1) How does the concept of Napoles arise? And why the name Napoles?
Gabriel del Campo: The name and the concept join the real possibility of what we could do. We just wanted a bar that admitted a bit of chaos, not for palates that were too sophisticated but for people who come to eat something fresh and delicious in a fun environment. That is why we pointed to that kind of name, to a bar that transmitted this. An emotion, being in a different place and having fun with friends.
2) Where does the passion for antiques come from?
GDC: It is my professional activity and it has still been for many years, in fact, Napoles is one of my deposits that ended up in the bar.
3) What do you want people to take away when they live the Napoles experience?
GDC: We would like them to be excited, to change the paradigm of going out to eat at a restaurant, and fundamentally to have fun and have a pleasant time.
4) What kind of public does Napoles aim for?

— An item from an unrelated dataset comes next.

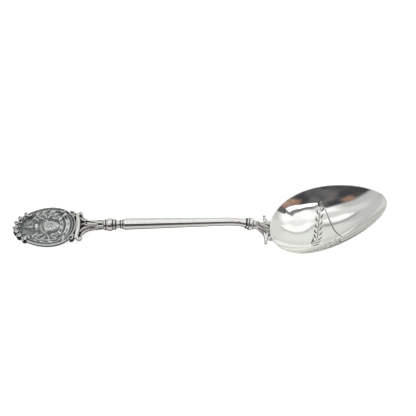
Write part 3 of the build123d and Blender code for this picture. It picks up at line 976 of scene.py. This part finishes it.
def make_rim_straps():
    """Short straps that lap over the border and curl in to a bead."""
    solids = []
    for turn, lean in ((128, 1), (52, -1)):
        angle = math.radians(turn)
        edge = MEDALLION.edge(angle)
        ahead = unit(MEDALLION.edge(angle + 0.02) - edge) * lean
        inward = np.array([ahead[1], -ahead[0]]) * lean
        steps = ((0.1, 0), (0.9, 0.55), (1.75, 0), (1.5, -0.8))
        line = smooth_line([edge + inward * a + ahead * b for a, b in steps], 18)
        t = np.linspace(0, 1, 18)
        solids.append(tube(lifted(line, 1.5 + 0.3 * np.sin(math.pi * t)), 0.36 - 0.1 * t, 0.36))
        solids.append(ball((*(edge + inward * 1.45 - ahead * 0.75), 1.55), 0.4))
    points, faces = fused(both_sides(solids), 0.075, 1)
    piece("rim_straps", HANDLE, points, faces, [], "relief_silver", hollow=0.1)


def make_scroll_bracket():
    """The crossbar behind the medallion, with hooked volutes and a palmette that spreads to it."""
    bar = arc_points((23.75, -5.8), (24.75, 0.0), (23.75, 5.8), 41)
    swell = 1 - 0.35 * np.linspace(-1, 1, 41) ** 2
    web = [(22.7, -5.4), (24.6, -5.9), (25.8, -5.1), (26.4, -3.8), (28.0, -2.3)]
    solids = [
        tube(lifted(bar, 1.1 * swell), 0.95 * swell, 0.88 * swell),
        slab(web + [(x, -y) for x, y in web[::-1]], 0.05, 0.6),
        tube([(30.4, 0, 1.7), (28.2, 0, 1.85), (25.6, 0, 1.5)], [0.2, 0.62, 0.12], [0.8, 0.8, 0.3]),
    ]
    hook = np.vstack([[(24.3, 4.7)], spiral((25.4, 5.75), 0.8, 200, -0.85, 0.45, 26)])
    thick = np.linspace(0.6, 0.34, 27)
    edge = smooth_line([(31.0, 1.6), (29.0, 2.05), (27.3, 2.8), (26.4, 3.8), (25.9, 5.1)], 26)
    side_leaf = smooth_line([(30.6, 0.85), (28.6, 1.15), (26.8, 1.9), (25.4, 3.3)], 26)
    rise = np.sin(math.pi * np.linspace(0.08, 0.92, 26))
    low = np.linspace(0.75, 1.0, 26)
    paired = [
        tube(lifted(hook, 0.7), thick, thick * 1.1),
        ball((25.4, 5.8, 0.9), 0.42),
        tube(lifted(edge, low), 0.18 + 0.24 * rise, 0.3 + 0.3 * rise),
        tube(lifted(side_leaf, 1.35 + 0.25 * rise), 0.14 + 0.3 * rise, 0.26 + 0.24 * rise),
    ]
    points, faces = fused(solids + both_sides(paired), 0.085, 1)
    points[:, 2] = np.maximum(points[:, 2], 0.02)
    # Painted shade: the bracket's lower sides are set dark by height and its tops stay bright; the mesh's own
    # hollows add the oxide.
    recess = 2.2 - 2.2 * smooth_step(points[:, 2], 0.5, 1.35)
    piece("bracket_palmette", HANDLE, points, faces, ["scroll_bracket"], "leaf_silver", recess, 0.09)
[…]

GDC: We by decision do not make any publicity, we do not call out through brands, we do not work a lot around social networks, we simply want to guarantee that people mix. Argentines and foreigners, celebrities and people from the neighborhood, and from the youngest to the eldest.
5) They told me you are a Pet-Friendly restaurant. How is the current legal situation in Argentina? What do you think about that?
GDC: The Pet-Friendly theme is a personal conviction that animals improve any life experience, so far we have not had problems but we know that we are at risk. Even so, and at least for now, it is a decision we intend to sustain.
Where is it: Avenida Caseros 449, San Telmo
Phone Number: 011 15-5417-1802
Touring the San Telmo neighborhood from the eyes of an inhabitant of the city was undoubtedly a different experience than a traveler could have.
But it was from trying to change that way of seeing things that we began to discover its past, that we asked ourselves about its stories and its inhabitants, and that we began to want to continue touring the beautiful City of Buenos Aires and its 100 porteño neighborhoods.
Hopefully one day we will be able to say that we have seen them all.